What’s wrong with this? We simply don’t care what you did as a child, and we don’t believe you either. You’d be surprised how many applications from Einstein-wanna-be’s we get. If you really think this is relevant, put the important facts on a separate sheet of paper, and include it in your application. It’s best if your essay can stick with stuff you did in college and later.
For some people the realization that they are really meant to do a PhD comes only after having got some research-related work experience. In fact Dr. Harchol-Balter recommends it before jumping into a doctoral program. Here’s how her career path led her to the realization that she should be doing a PhD:
“After I finished my B.A. in CS and Math, I went to work at the Advanced Machine Intelligence Lab at GTE in Massachusetts. At ﬁrst I was very excited by my paycheck and the great feeling of being independent.
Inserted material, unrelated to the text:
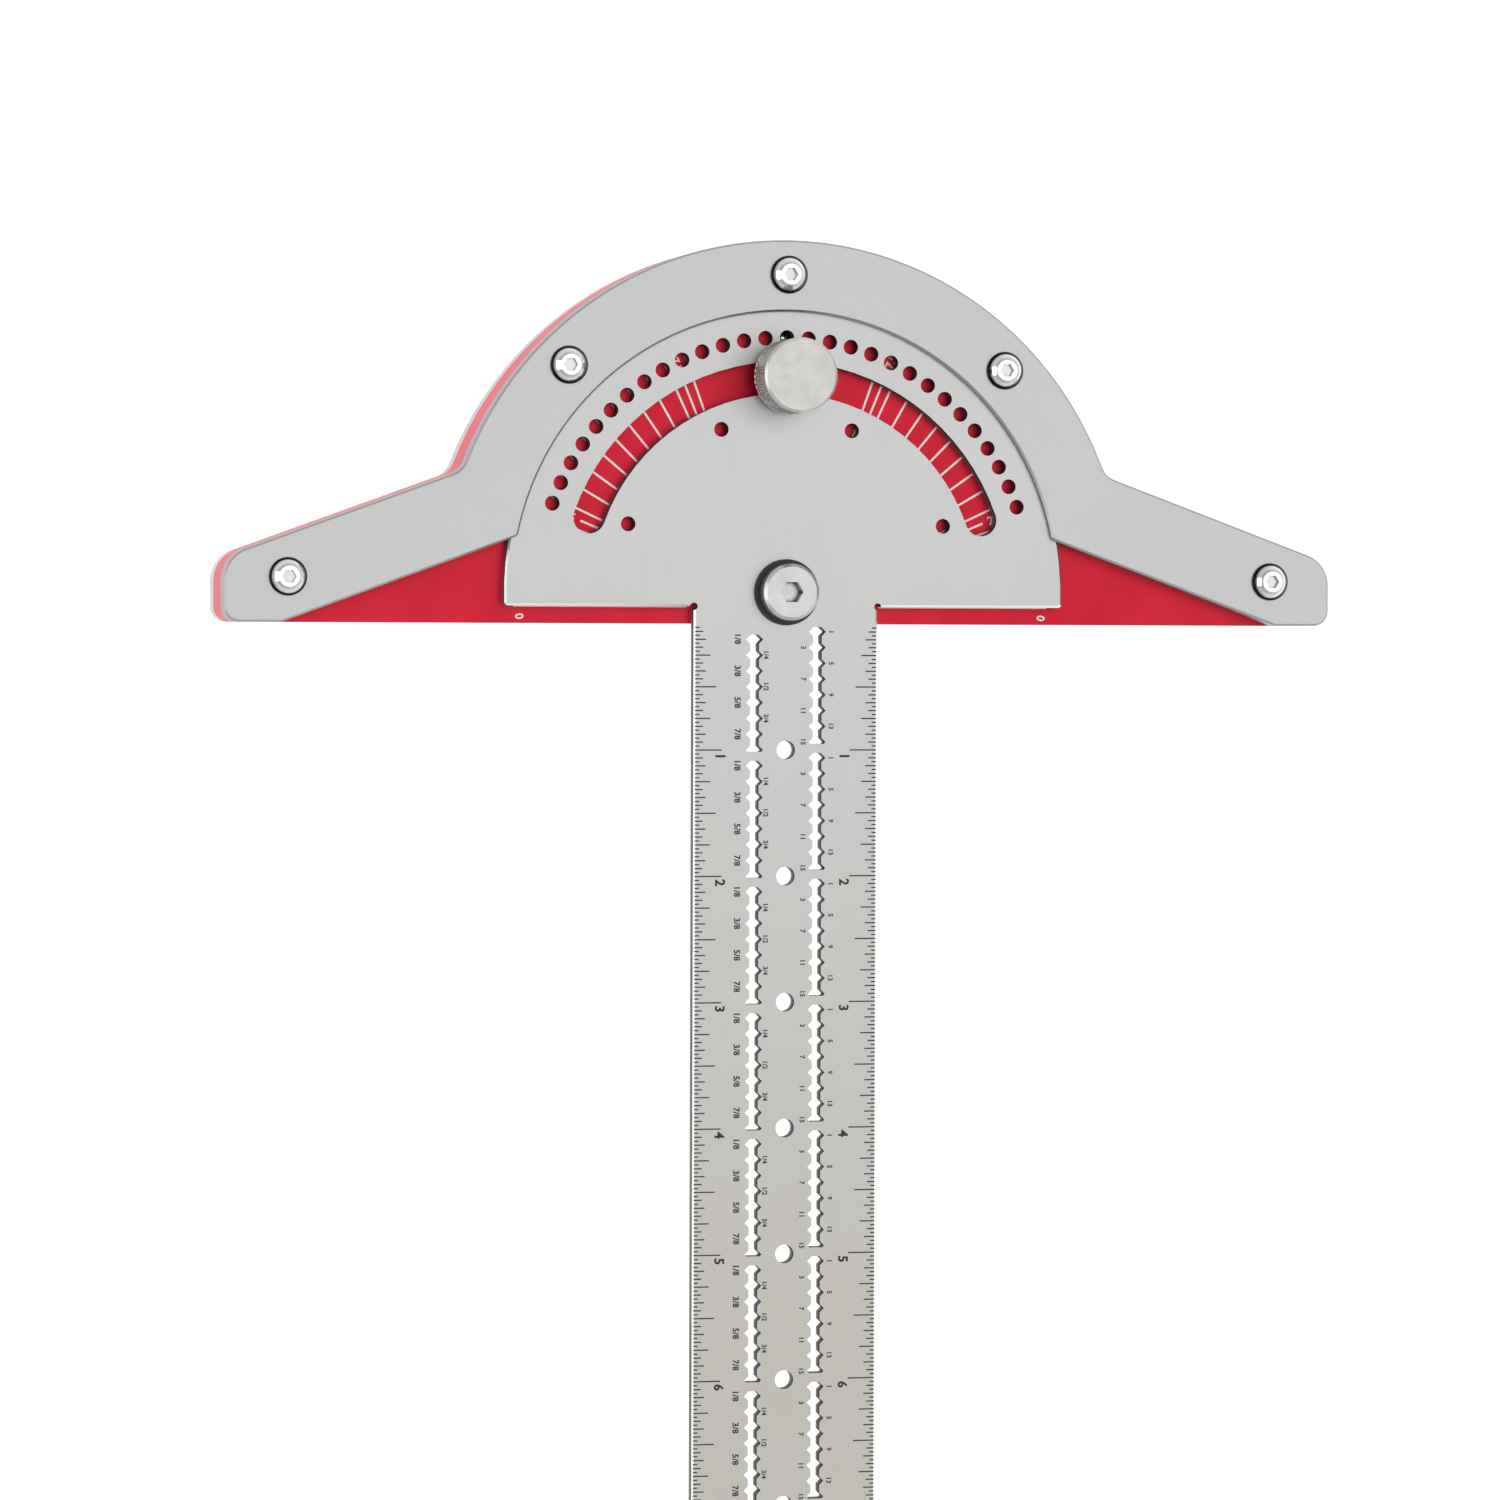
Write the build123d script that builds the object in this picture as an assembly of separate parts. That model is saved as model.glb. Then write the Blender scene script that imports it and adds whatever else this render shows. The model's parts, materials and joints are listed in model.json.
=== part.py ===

I also really enjoyed my area of research at the time: pattern recognition and classification. I was working with frame-of-reference transformations involving eigenvectors of autocorrelation matrices. It was exciting! However I quickly realized that I wanted to know more. I wanted to know why some algorithms produced good results and others didn’t. I wanted to come up with my own algorithms. I worried that I didn’t have enough of a mathematics background to answer my own questions. In summary, I wanted to delve deeper. Everyone around me thought I was odd for wanting these things. I left after 2 years and went to graduate school. That ﬁrst month of graduate school I looked around and realized that everyone there was just as weird and obsessed as I was, and I knew I had made the right decision.”